English · Español
Phase 11 — Tokenization Theory + BPE Implementation¶
Requires: 10 — Initialization, Normalization, Residuals Teaches:
tokenization·bpe·byte-level·subwords·vocabulary·zipfJump to any chapter from the phase reference index.
Chapter map¶
Pre-written per A12. Theory and lab statements are stable drafts; solutions are written just-in-time at phase open.
🇪🇸 Tokenizar es decidir el alfabeto del modelo. Aquí construimos un tokenizer BPE byte-level desde cero, entrenado sobre frases inglesas de conjugación verbal (con sus traducciones al español, §A13). Las fusiones más frecuentes deberían incluir morfemas como
-s,-ed,will,to,he,I.
Goal¶
Borja writes a pure-Python byte-level BPE tokenizer from scratch, trains it on a bootstrap English-verb corpus (later re-trained on the full Phase 12 corpus), and demonstrates exact round-trip invertibility on ASCII, Spanish accents, and emoji. The phase's headline artefact is the top-30 merges of the trained vocab — human-readable proof that the corpus shaped the tokenizer. Expect to see suffixes (-s, -ed, ing), function words (will, to), and person markers (I, he, you) emerge as top merges.
Read order¶
theory/00-motivation.md— why tokenization is the first irreversible compromise of any LM, and why the verb-grammar corpus drives the tokenizer's design.theory/01-character-word-subword.md— the three tokenizer families; why subword (BPE) wins for our bilingual verb corpus; what OOV would cost us.theory/02-bpe-algorithm.md— the BPE training and encoding algorithms, with a fully worked toy example over English verb sentences.theory/03-byte-level-and-unicode.md— bytes vs characters; UTF-8 of Spanish accents (á,ñ,¿); NFC vs NFD; emoji; the GPT-2 leading-space convention.lab/00-toy-bpe-by-hand.md— five merges on a 5-sentence English-verb toy corpus, on paper, before code.lab/01-implement-bpe.md— writesrc/minitoken/bpe.py. Train + encode + decode + property-based round-trip tests.lab/02-bpe-on-verb-corpus.md— train on the bootstrap verb corpus (and later the Phase 12 corpus) at three vocab sizes; produce Zipf plot + top-30 merges with morphology annotations.
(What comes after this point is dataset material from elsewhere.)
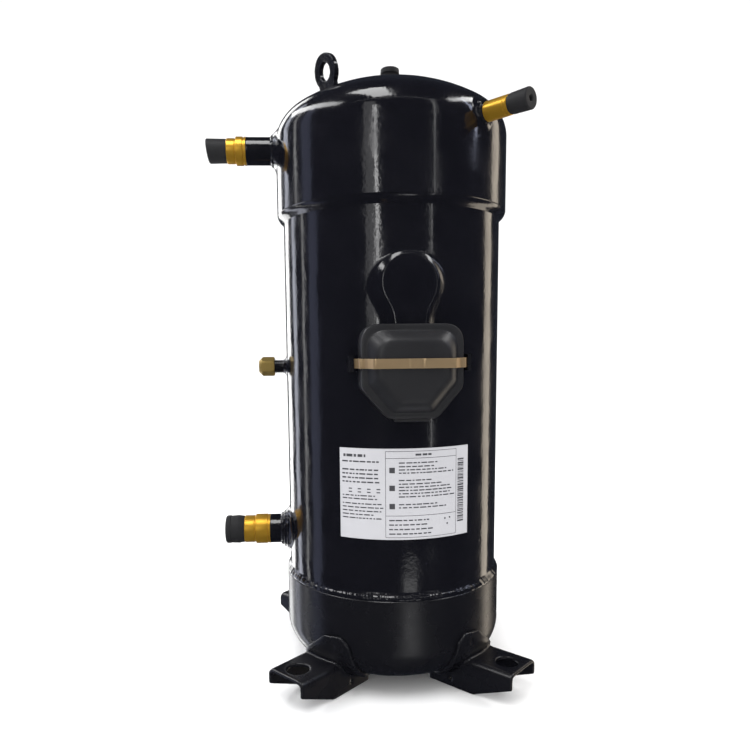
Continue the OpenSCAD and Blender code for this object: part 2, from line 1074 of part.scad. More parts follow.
module rotor_core() {
    color(iron)
        translate([0, 0, stator_z0])
            ring(rotor_r, shaft_r, stator_z1 - stator_z0);
}

module rotor_end_rings() {
    color(aluminium)
        for (z = [stator_z0 - 10, stator_z1])
            translate([0, 0, z])
                ring(rotor_r - 1, 30, 10);
}

slot_w = 6.4;
slot_r0 = 53;
slot_r1 = 76;

module stator_core() {
    color(iron)
        difference() {
            translate([0, 0, stator_z0])
                ring(shell_ri, stator_bore_r, stator_z1 - stator_z0);
            for (k = [0:slot_count - 1])
                rotate([0, 0, 360 * k / slot_count])
                    translate([slot_r0, -slot_w / 2, stator_z0 - 1])
                        cube([slot_r1 - slot_r0, slot_w, stator_z1 - stator_z0 + 2]);
            for (k = [0:5])
                rotate([0, 0, 60 * k])
                    translate([shell_ri + 1, -16, stator_z0 - 1])
                        mirror([1, 0, 0])
                            cube([6, 32, stator_z1 - stator_z0 + 2]);
        }
}

// Coil head: a ring with rounded outer edges
module coil_head(z, h) {
    translate([0, 0, z])
        rotate_extrude() {
            translate([slot_r0 + 1, 0])
                square([24, h]);
            translate([slot_r0 + 25, 6])
                square([6, h - 12]);
            for (v = [6, h - 6])
                translate([slot_r0 + 25, v])
                    circle(r = 6);
        }
}

module stator_windings() {
    color(copper) {
        coil_head(stator_z1 + 1, 26);
        coil_head(stator_z0 - 31, 30);
        for (k = [0:slot_count - 1])
            rotate([0, 0, 360 * k / slot_count])
                translate([slot_r0 + 1, -slot_w / 2 + 0.3, stator_z0 - 2])
                    cube([slot_r1 - slot_r0 - 1.4, slot_w - 0.6, stator_z1 - stator_z0 + 5]);
    }
}

// Round wire along straight runs between points, with a ball at each bend
module wire(points, r) {
    for (i = [0:len(points) - 2]) {
        d = points[i + 1] - points[i];
        run = norm(d);
        translate(points[i])
            rotate([0, acos(d[2] / run), atan2(d[1], d[0])])
                cylinder(r = r, h = run, $fn = 24);
        if (i > 0)
            translate(points[i])
                sphere(r = 1.2 * r, $fn = 24);
    }
}

module lead_connector() {
    color("#d9d2c0")
        at_terminal()
            forward(92, pad_z)
                difference() {
                    cylinder(r = 14.5, h = 6.5);
                    at_pins()
                        translate([0, 0, -1])
                            cylinder(r = pin_r + 0.2, h = 9);
                }
}

module motor_leads() {
    color("#8f2f28")
        at_terminal()
            for (s = [-1, 0, 1])
                wire([[8 * s, -70, stator_z1 + 27], [8 * s, -70, pad_z + 6 - 3 * abs(s)],
                    [8 * s, -92, pad_z + 6 - 3 * abs(s)]], 2.2);
}

module lower_bearing_frame() {
    color(iron)
        difference() {
            union() {
                translate([0, 0, 66])
                    cylinder(r = shell_ri, h = 9);
                translate([0, 0, 62])
                    cylinder(r = 24, h = 28);
            }
            translate([0, 0, 61])
                cylinder(r = 14.5, h = 40);
            for (k = [0:3])
                rotate([0, 0, 45 + 90 * k])
                    translate([62, 0, 60])
                        cylinder(r = 24, h = 20);
        }
}

module lower_bearing() {
    color(brass)
        translate([0, 0, 62.5])
            ring(14.5, lower_journal_r + fit, 27.5);
}

module thrust_plate() {
    color(steel)
        translate([0, 0, 58.5])
            ring(22, 7.5, 3.45);
}

module oil_pickup() {
    color(steel)
        translate([0, 0, -12])
            ring(6, 4.2, 88);
}

module discharge_valve() {
    color(steel)
        translate([0, 0, fixed_base_z + fixed_base_h + fit])
            cylinder(r = 8.5, h = 1.2);
}

module valve_cage() {
    color(steel)
        difference() {
            translate([0, 0, fixed_base_z + fixed_base_h])
                cylinder(r = 14, h = 8);
            translate([0, 0, fixed_base_z + fixed_base_h - 1])
                cylinder(r = 9, h = 6.2);
            for (k = [0:2])
                rotate([0, 0, 120 * k])
                    translate([6.5, 0, fixed_base_z + fixed_base_h + 3])
                        cylinder(r = 1.8, h = 10);
        }
}

module scroll_bolts() {
    color(steel)
        at_scroll_bolts() {
            translate([0, 0, 424])
                cylinder(r = 3, h = shell_z1 + fixed_rim_h - 423);
            translate([0, 0, shell_z1 + fixed_rim_h])
                cylinder(r = 5.5, h = 5, $fn = 6);
        }
}

module suction_inlet_tube() {
    color(copper)
        outward(180, suction_z) {
            translate([0, 0, pocket_r + 6])
                ring(8, 6.8, 34);
            translate([0, 0, 104])
                ring(suction_bore, 6.8, 3);
        }
}

main_shell();
upper_cap();
lower_cap();
upper_weld();
lower_weld();
foot_front_left();
foot_front_right();
foot_back_left();
foot_back_right();
lifting_lug();
sensor_well();
sensor_well_plug();
suction_stub();
suction_sleeve();
suction_plug();
equaliser_stub();
equaliser_sleeve();
equaliser_plug();
discharge_stub();
discharge_sleeve();
discharge_plug();
service_fitting();
service_valve_core();
service_valve_pin();
cap_seal();
service_cap();
terminal_fence();
hermetic_terminal();
terminal_glass_seals();
terminal_pins();
terminal_gasket();
terminal_cover();
cover_strap();
strap_hooks();
name_label();
fixed_scroll();
orbiting_scroll();
oldham_ring();
main_frame();
main_bearing();
drive_bush();
crankshaft();
upper_counterweight();
rotor_core();
rotor_end_rings();
lower_counterweight();
stator_core();
stator_windings();
motor_leads();
lead_connector();
lower_bearing_frame();
lower_bearing();
thrust_plate();
oil_pickup();
discharge_valve();
valve_cage();
scroll_bolts();
suction_inlet_tube();
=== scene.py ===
"""Looks of an upright scroll compressor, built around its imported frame.

All pieces are made in metres in the frame's own axes: +Z runs up the can and the
terminal box faces -Y.
"""

import json
import logging
import math
from dataclasses import dataclass, field
from enum import Enum

import bpy
import numpy as np
from mathutils import Matrix, Vector


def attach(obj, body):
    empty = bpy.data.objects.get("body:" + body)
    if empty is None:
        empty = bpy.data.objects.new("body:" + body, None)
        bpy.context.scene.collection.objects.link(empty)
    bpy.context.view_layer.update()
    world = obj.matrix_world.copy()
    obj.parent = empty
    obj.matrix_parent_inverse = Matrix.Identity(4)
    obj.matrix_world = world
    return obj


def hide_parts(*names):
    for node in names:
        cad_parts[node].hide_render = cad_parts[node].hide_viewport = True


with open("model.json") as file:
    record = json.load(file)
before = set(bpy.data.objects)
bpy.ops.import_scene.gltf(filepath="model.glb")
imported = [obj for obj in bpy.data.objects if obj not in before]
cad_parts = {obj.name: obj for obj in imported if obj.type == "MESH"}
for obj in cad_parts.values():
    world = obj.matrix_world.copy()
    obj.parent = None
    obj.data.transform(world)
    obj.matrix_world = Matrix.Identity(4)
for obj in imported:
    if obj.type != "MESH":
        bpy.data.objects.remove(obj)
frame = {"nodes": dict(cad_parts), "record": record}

LOG = logging.getLogger("compressor")
MM = 0.001
MERGE = 2e-6
Pair = tuple[float, float]
Corner = tuple[float, float, float]
NOISE = "ShaderNodeTexNoise"
WAVE = "ShaderNodeTexWave"
COAT_ROUGHNESS = 0.04
SMOOTHING = 0.5
TURNED_SHARP_DEG = 28.0


# ---------------------------------------------------------------- materials


def linear(hex_colour: str) -> tuple[float, float, float, float]:
    """Turns an sRGB hex colour into linear red, green, blue and alpha.

    Args:
        hex_colour: A colour such as "#c9a227".

    Returns:
        Four linear values with alpha 1.
    """
    values = [int(hex_colour[i : i + 2], 16) / 255 for i in (1, 3, 5)]
    flat = [v / 12.92 if v <= 0.04045 else ((v + 0.055) / 1.055) ** 2.4 for v in values]
    return (*flat, 1.0)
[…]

solutions/ is empty during pre-write — populated at phase open.
Definition of Done¶
See PHASE_11_PLAN.md §6. Briefly:
src/minitoken/{bpe.py, vocab.py}mypy --strictclean, withtrain/encode/decode/save/load.- Property tests pass on 1k random UTF-8 inputs (
hypothesis) covering ASCII, Spanish range, and emoji. - Trained vocab on the verb corpus exposes morphology in its top merges:
-s,-ed,will,to,ing, plus at least 3 whole-verb single tokens. - Zipf plot of token frequencies committed.
- You can explain BPE training step-by-step with a 5-merge hand trace on the toy English verb corpus.
What this phase intentionally does NOT cover¶
- WordPiece (BERT-style) — survey only in theory 02.
- Unigram tokenizer (SentencePiece-style EM training) — survey only.
tiktokenortransformers.AutoTokenizer— explicitly forbidden by CLAUDE.md §0 hard rule 4 (notransformerslib before Phase 24). We build first, then read other people's code in Phase 24.- Pre-tokenization regex (the GPT-2
patthat splits on whitespace and punctuation before BPE). We operate on raw bytes. Discussed in theory but not implemented. - Tokenizer-level grammar awareness. BPE is statistical, not grammatical. It merges
-sbecause it is frequent, not because it is a morpheme. The model learns grammar from Phase 13 onward (embeddings + attention). - The full Phase 12 corpus. Phase 11 uses a small bootstrap corpus (≈ 30 hand-typed verb sentences in
data/raw/bootstrap-en.txt). The full 600-form corpus arrives in Phase 12 and the BPE is re-trained on it as the closing DoD item of Phase 12.
Phase 11's scope is the byte-level BPE tokenizer — the bridge between raw text and integer IDs. Nothing more.
Further reading¶
Optional — enrichment, not required to pass the phase.
- 📄 Neural Machine Translation of Rare Words with Subword Units — Sennrich, Haddow, Birch · 2015. the original BPE paper you reimplement.
- ✍️ Let's build the GPT Tokenizer — Karpathy · 2024. byte-level BPE built live, end to end.